**Exercise**
The material below holds a span beginning at the line with "---- origin at" and ending at the line with "zip(*points))), Vector(map(max, zip(*points)))". Quote that span exactly, both ends included, and only that span.

**Dataset section**
..........
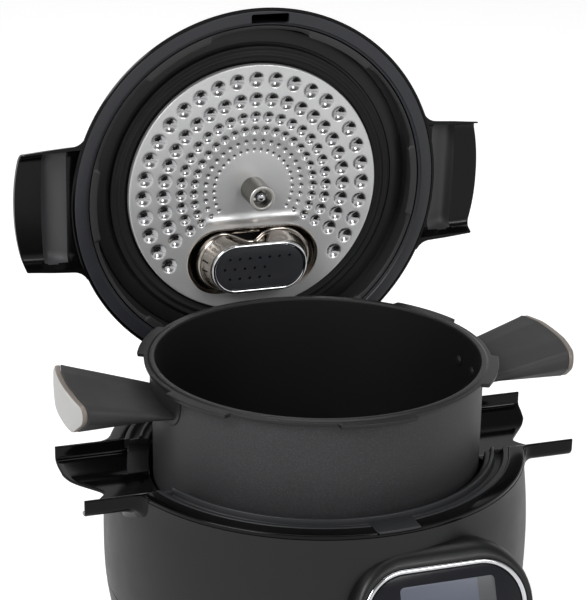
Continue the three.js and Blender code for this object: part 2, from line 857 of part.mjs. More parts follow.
const lidCover = cut(
  turned([...coverOuter, ...coverInner].toReversed()),
  rearLidCut,
  armSlot,
  disc(shaftRadius + running, 0, 400),
  disc(steamRadius - 3, 0, 400).translate([steamPlace.x, steamPlace.y, 0])
);
place(lid, "lid_cover", lidCover, looks.gloss);

const slotHole = block(
  [catchSlot.x - catchSlot.width / 2, -ringUnderRadius + 2.5, 0],
  [catchSlot.x + catchSlot.width / 2, -ringUnderRadius + 2.5 + catchSlot.depth, 400]
);
const underRing = cut(
  turned([
    [ringInside, lidBottom],
    [ringUnderRadius, lidBottom],
    [ringUnderRadius, lidBottom + 12],
    [ringUnderRadius - 2, lidBottom + 12],
    [ringUnderRadius - 2, lidBottom + ringThick],
    [ringInside, lidBottom + ringThick],
  ]),
  slotHole,
  rearLidCut,
  armSlot
);
place(lid, "under_ring", underRing, looks.ring);

// pressure plate: rests on the locking ring, carries the gasket and, on its threaded post, the inner lid
const discDish = 5;
const postTip = discZ - 4;
const plate = cut(
  turned([
    [0, postTip],
    [postRadius, postTip],
    [postRadius, plateZ],
    [gasketOutside + 2, plateZ],
    [gasketOutside + 2, plateZ - 1],
    [plateRadius - 5.4, plateZ - 1],
    [plateRadius - 5.4, plateZ + plateThick],
    [plateRadius, plateZ + plateThick],
    [plateRadius, plateZ + 2 * plateThick],
    [0, plateZ + 2 * plateThick],
  ]),
  disc(steamBore, 0, 400, smallSteps).translate([steamPlace.x, steamPlace.y, 0]),
  disc(7.4, 0, 400, smallSteps).translate([-24, coverCentre, 0])
);
place(lid, "pressure_plate", plate, looks.gloss);

place(
  lid,
  "gasket",
  turned([
    [gasketInside, plateZ - gap],
    [gasketOutside, plateZ - gap],
    [gasketOutside - 1, plateZ - 4.2],
    [gasketOutside - 3, plateZ - 2.6],
    [gasketOutside - 5, plateZ - 2.6],
    [gasketOutside - 7, plateZ - 5.8],
    [gasketOutside - 9, plateZ - 3.4],
    [gasketInside, plateZ - 3.4],
  ]),
  looks.rubber
);

const ovalShape = (halfLength, halfWidth) => roundedRect(2 * halfLength, 2 * halfWidth, halfWidth - 0.1);
const oval = (halfLength, halfWidth, bottom, top) =>
  upright(ovalShape(halfLength, halfWidth), bottom, top, 4).translate([0, coverCentre, 0]);
const innerLid = cut(
  turned([
    [postRadius + running, discZ + discDish],
    [34, discZ + discDish],
    [48, discZ + 1],
    [discRadius - 1.5, discZ],
    [discRadius, discZ + 0.8],
    [discRadius, discZ + 4.6],
    [discRadius - discThick, discZ + 4.6],
    [discRadius - discThick - 0.4, discZ + discThick],
    [48.4, discZ + discThick + 1],
    [34.4, discZ + discThick + discDish],
    [postRadius + running, discZ + discThick + discDish],
  ]),
  oval(coverHalfLength - 1, coverHalfWidth - 1, 0, 400)
);
place(lid, "inner_lid", innerLid, looks.steel);

// locking ring: turns round the step of the plate, its six jaws close under the lugs of the pot
const ringBody = turned([
  [lockInside, jawTop - jawThick],
  [lockOutside, jawTop - jawThick],
  [lockOutside, plateZ + plateThick - running],
  [plateRadius - 4.9, plateZ + plateThick - running],
  [plateRadius - 4.9, plateZ + 1],
  [lockInside, plateZ + 1],
]);
const jaws = [0, 1, 2, 3, 4, 5].map((i) =>
  arcBlock(jawInside, lockInside + 0.5, 60 * i, jawHalfAngle, jawTop - jawThick, jawTop)
);
place(lid, "locking_ring", joined(ringBody, ...jaws), looks.trim);

// knob on top, with its moulded shaft
const shaftBottom = plateZ + 2 * plateThick + running;
const knobBottom = coverTop + running;
const knob = cut(
  joined(
    disc(shaftRadius, shaftBottom, knobBottom + 4),
    turned([
      [0, knobBottom],
      [knobRadius, knobBottom],
      [knobRadius, knobBottom + 5],
      [knobRadius - 3, knobBottom + 8],
      [0, knobBottom + 8],
    ]),
    block([-knobRadius + 3, -11, knobBottom + 4], [knobRadius - 3, 11, knobBottom + knobHeight])
  ),
  disc(buttonRadius / 2 + running, knobBottom + 10, 500)
);
place(lid, "knob", knob, looks.gloss);
place(
  lid,
  "release_button",
  disc(buttonRadius / 2, knobBottom + 13, knobBottom + knobHeight + 1.6),
  looks.silver
);

// steam pipe through the cover and the weighted valve on it
const pipeTop = coverTop + 6;
const steamAt = (solid) => solid.translate([steamPlace.x, steamPlace.y, 0]);
place(
  lid,
  "steam_pipe",
  steamAt(
    turned([
      [2, plateZ + 1],
      [steamBore - gap, plateZ + 1],
      [steamBore - gap, plateZ + 2 * plateThick + gap],
      [steamRadius - 4, plateZ + 2 * plateThick + gap],
      [steamRadius - 4, coverTop - 6],
      [5, coverTop - 4],
      [5, pipeTop],
      [2, pipeTop],
    ], smallSteps)
  ),
  looks.steel
);
place(
  lid,
  "steam_valve",
  steamAt(
    turned([
      [5 + running, coverTop + 1.5],
      [steamRadius, coverTop + 1.5],
      [steamRadius, coverTop + 12],
      [steamRadius - 3, coverTop + 17],
      [0, coverTop + 17],
      [0, pipeTop + gap],
      [5 + running, pipeTop + gap],
    ], smallSteps)
  ),
  looks.rubber
);

// safety valve in the plate, under the valve cover
place(
  lid,
  "safety_valve",
  turned([
    [0, plateZ - 6],
    [5, plateZ - 6],
    [5, plateZ - gap - 2],
    [9.5, plateZ - gap - 2],
    [9.5, plateZ - gap],
    [7, plateZ - gap],
    [7, plateZ + 2 * plateThick + 6],
    [0, plateZ + 2 * plateThick + 6],
  ], smallSteps).translate([-24, coverCentre, 0]),
  looks.steel
);

// valve cover: a stadium shell clipped over the valves, with a perforated face
const faceZ = discZ - coverDrop;
const shellInner = 3;
const shell = cut(
  joined(
    oval(coverHalfLength, coverHalfWidth, discZ - gap - 1.2, discZ - gap),
    oval(coverHalfLength - 9, coverHalfWidth - 4, faceZ + 6, discZ - gap),
    oval(coverHalfLength - 13, coverHalfWidth - 6, faceZ + 1, discZ - gap - 1),
    oval(coverHalfLength - 2.5, coverHalfWidth - 2.5, discZ - 1, plateZ - 4)
  ),
  oval(coverHalfLength - 13 - shellInner, coverHalfWidth - 6 - shellInner, faceZ - 2, discZ + 20),
  oval(coverHalfLength - 9 - shellInner, coverHalfWidth - 4 - shellInner, faceZ + 6 + 2, discZ + 20)
);
place(lid, "valve_cover", shell, looks.chrome);
const holeRows = [
  { y: 8, xs: [-24, -16, -8, 0, 8, 16, 24] },
  { y: 0, xs: [-16, -8, 0, 8, 16] },
  { y: -8, xs: [-16, -8, 0, 8, 16] },
];
const faceHoles = holeRows.flatMap(({ y, xs }) =>
  xs.map((x) => disc(0.9, faceZ - 2, faceZ + 8, 6).translate([x, coverCentre + y, 0]))
);
const facePlate = cut(
  oval(
    coverHalfLength - 13 - shellInner - gap,
    coverHalfWidth - 6 - shellInner - gap,
    faceZ + 1.4,
    faceZ + 3.4
  ),
  ...faceHoles
);
place(lid, "valve_face", facePlate, looks.gloss);

// hollow nut that holds the inner lid, and the ball-ended pin inside it
const nutTop = discZ + discDish - gap;
const nutBottom = nutTop - nutLength;
const ballRadius = 4.2;
place(
  lid,
  "centre_nut",
  turned([
    [nutOutside - 3, nutBottom],
    [nutOutside - 1, nutBottom],
    [nutOutside, nutBottom + 1.5],
    [nutOutside, nutTop - 2],
    [nutOutside + 2, nutTop],
    [postRadius + running, nutTop],
    [postRadius + running, nutBottom + 16],
    [nutOutside - 3, nutBottom + 16],
  ], smallSteps),
  looks.chrome
);
const ballAbove = 6; // centre of the ball above the mouth of the nut
const ball = toSolid(new THREE.SphereGeometry(ballRadius, 12, 8).translate(0, 0, nutBottom + ballAbove));
const ballStem = disc(1.6, nutBottom + ballAbove, postTip - gap, 8);
place(lid, "float_ball", joined(ball, ballStem), looks.steel);

// hinge arm, bolted to the cover and carried by the pin
const armShape = new THREE.Shape();
armShape.moveTo(armFront, hinge.z + 6);
armShape.lineTo(armFront, armTop);
armShape.lineTo(armFront + 6, armTop);
armShape.lineTo(hinge.y + knuckleRadius - 1, hinge.z + 10);
armShape.lineTo(hinge.y + knuckleRadius, hinge.z);
armShape.lineTo(hinge.y - knuckleRadius, hinge.z);
const armBolts = [-16, 16];
const armBolt = (solid, x) =>
  solid.rotate([-90, 0, 0]).translate([x, armFront - gap - 2.4, armTop - 8]);
const hingeArm = cut(
  joined(alongX(armShape, -armHalf, armHalf), hingeDisk(knuckleRadius, -armHalf, armHalf)),
  hingeDisk(pinRadius + running, -60, 60),
  block([-springHalf, 100, hinge.z - 20], [springHalf, 200, hinge.z + 8.5]),
  ...armBolts.map((x) => armBolt(disc(2.2, 0, 12, 12), x))
);
place(lid, "hinge_arm", hingeArm, looks.gloss);
armBolts.forEach((x, i) => {
  place(lid, `arm_screw_${i + 1}`, armBolt(screw(8), x), looks.steel);
});

// side handles of the lid
function lidHandle(sign) {
  const plan = new THREE.Shape();
  const h = lidHandleHalfWidth;
  plan.moveTo(130, -h - 4);
  plan.lineTo(150, -h);
  plan.lineTo(180, -h);
  plan.quadraticCurveTo(lidHandleTip, -h * 0.55, lidHandleTip, 0);
  plan.quadraticCurveTo(lidHandleTip, h * 0.55, 180, h);
  plan.lineTo(150, h);
  plan.lineTo(130, h + 4);
  const within = h - lidHandleSide;
  const overPotHandle = seatedRim + handleTipTop + lidHandleClear;
  const body = cut(
    upright(plan, lidBottom, lidBottom + lidHandleHeight, 6),
    tube(0.1, coverRadius + gap, 0, 400, roundSteps),
    block([coverRadius - 8, -within, 0], [lidHandleTip - 4.5, within, lidBottom + lidHandleHeight - 4]),
    block([coverRadius - 8, -within, 0], [lidHandleTip + 5, within, overPotHandle])
  );
  return sign > 0 ? body : mirrored(body);
}
for (const [side, sign] of Object.entries(sides)) {
  place(lid, `lid_handle_${side}`, lidHandle(sign), looks.gloss);
}

// ---- origin at the bottom centre of the whole ----
const bounds = new THREE.Box3().setFromObject(cooker);
const middle = bounds.getCenter(new THREE.Vector3());
cooker.position.set(-middle.x, -middle.y, -bounds.min.z);

export default cooker;
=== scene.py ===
import json
from math import atan2, cos, exp, hypot, pi, radians, sin, sqrt, tan

import bmesh
import bpy
from mathutils import Matrix, Vector


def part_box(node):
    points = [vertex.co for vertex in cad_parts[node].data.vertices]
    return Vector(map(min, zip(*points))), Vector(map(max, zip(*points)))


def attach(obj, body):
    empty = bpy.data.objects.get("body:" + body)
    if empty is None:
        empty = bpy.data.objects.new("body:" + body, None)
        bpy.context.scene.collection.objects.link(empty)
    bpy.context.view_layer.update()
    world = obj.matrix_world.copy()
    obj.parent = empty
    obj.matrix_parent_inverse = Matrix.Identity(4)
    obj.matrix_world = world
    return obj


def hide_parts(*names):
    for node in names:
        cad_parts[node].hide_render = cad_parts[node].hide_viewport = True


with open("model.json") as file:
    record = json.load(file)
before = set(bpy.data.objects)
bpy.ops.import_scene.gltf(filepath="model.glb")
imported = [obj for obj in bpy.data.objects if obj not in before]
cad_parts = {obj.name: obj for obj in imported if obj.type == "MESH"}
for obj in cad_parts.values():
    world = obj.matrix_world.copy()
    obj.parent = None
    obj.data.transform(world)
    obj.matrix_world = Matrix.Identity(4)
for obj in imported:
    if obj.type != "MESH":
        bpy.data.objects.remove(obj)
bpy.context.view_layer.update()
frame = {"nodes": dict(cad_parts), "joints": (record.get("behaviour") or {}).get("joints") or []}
print("frame loaded")

joints = {joint["name"]: joint for joint in frame["joints"]}
nodes = frame["nodes"]


def middleOf(node):
    low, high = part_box(node)
    return (low + high) / 2


toMetres = Matrix.Scale(0.001, 4)
potLift = -joints["pot_lift"]["range_m"][0]
lidOpen = radians(joints["lid_hinge"]["range_deg"][0])
hingePoint = Vector(joints["lid_hinge"]["pos_m"])
axisPoint = Vector((0, middleOf("bottom_plate").y, 0))
basePlace = Matrix.Translation(axisPoint) @ toMetres
potPlace = Matrix.Translation((0, 0, potLift)) @ basePlace
lidTurn = Matrix.Translation(hingePoint) @ Matrix.Rotation(lidOpen, 4, "X") @ Matrix.Translation(-hingePoint)
lidPlace = lidTurn @ basePlace
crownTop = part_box("crown")[1].z * 1000
rimTop = (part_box("pot")[1].z - potLift) * 1000
lidBottom = crownTop + 1  # flat ring of the closed lid
hingeY = (hingePoint.y - axisPoint.y) * 1000


# outlines
def softened(points, steps, closed=True):
    # corners given as (x, y, radius) become arcs
    made = []
    for i, point in enumerate(points):
        corner = Vector(point[:2])
        radius = point[2] if len(point) > 2 else 0
        if radius == 0 or (not closed and i in (0, len(points) - 1)):
            made.append(tuple(corner))
            continue
        before = Vector(points[i - 1][:2]) - corner
        after = Vector(points[(i + 1) % len(points)][:2]) - corner
        half = before.angle(after) / 2
        half = min(half, radians(89.8))
        reach = min(radius / tan(half), 0.49 * before.length, 0.49 * after.length)
        before.normalize()
        after.normalize()
        radius = reach * tan(half)
        centre = corner + (before + after).normalized() * hypot(reach, radius)
        first = corner + before * reach - centre
        last = corner + after * reach - centre
        turn = first.angle_signed(last)
        for k in range(steps + 1):
            turned = first.copy()
            turned.rotate(Matrix.Rotation(-turn * k / steps, 2))
            made.append(tuple(centre + turned))
    return made


def smoothed(points, per):
    # a curve through points of any dimension
    points = [Vector(p) for p in points]
    made = []
    for i in range(len(points) - 1):
        a = points[max(i - 1, 0)]
        b, c = points[i], points[i + 1]
        d = points[min(i + 2, len(points) - 1)]
        for k in range(per):
            t = k / per
            bend = (2 * a - 5 * b + 4 * c - d) * t * t
            twist = (3 * b - a - 3 * c + d) * t**3
            made.append(tuple(0.5 * (2 * b + (c - a) * t + bend + twist)))
    return made + [tuple(points[-1])]


def finely(row, step):
    # an open row of points with more of them on its long stretches
    made = []
    for a, b in zip(row, row[1:]):
        count = max(1, round(hypot(b[0] - a[0], b[1] - a[1]) / step))
        made += [(a[0] + (b[0] - a[0]) * k / count, a[1] + (b[1] - a[1]) * k / count) for k in range(count)]
    return made + [row[-1]]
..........
**Written solution**
// ---- origin at the bottom centre of the whole ----
const bounds = new THREE.Box3().setFromObject(cooker);
const middle = bounds.getCenter(new THREE.Vector3());
cooker.position.set(-middle.x, -middle.y, -bounds.min.z);

export default cooker;
=== scene.py ===
import json
from math import atan2, cos, exp, hypot, pi, radians, sin, sqrt, tan

import bmesh
import bpy
from mathutils import Matrix, Vector


def part_box(node):
    points = [vertex.co for vertex in cad_parts[node].data.vertices]
    return Vector(map(min, zip(*points))), Vector(map(max, zip(*points)))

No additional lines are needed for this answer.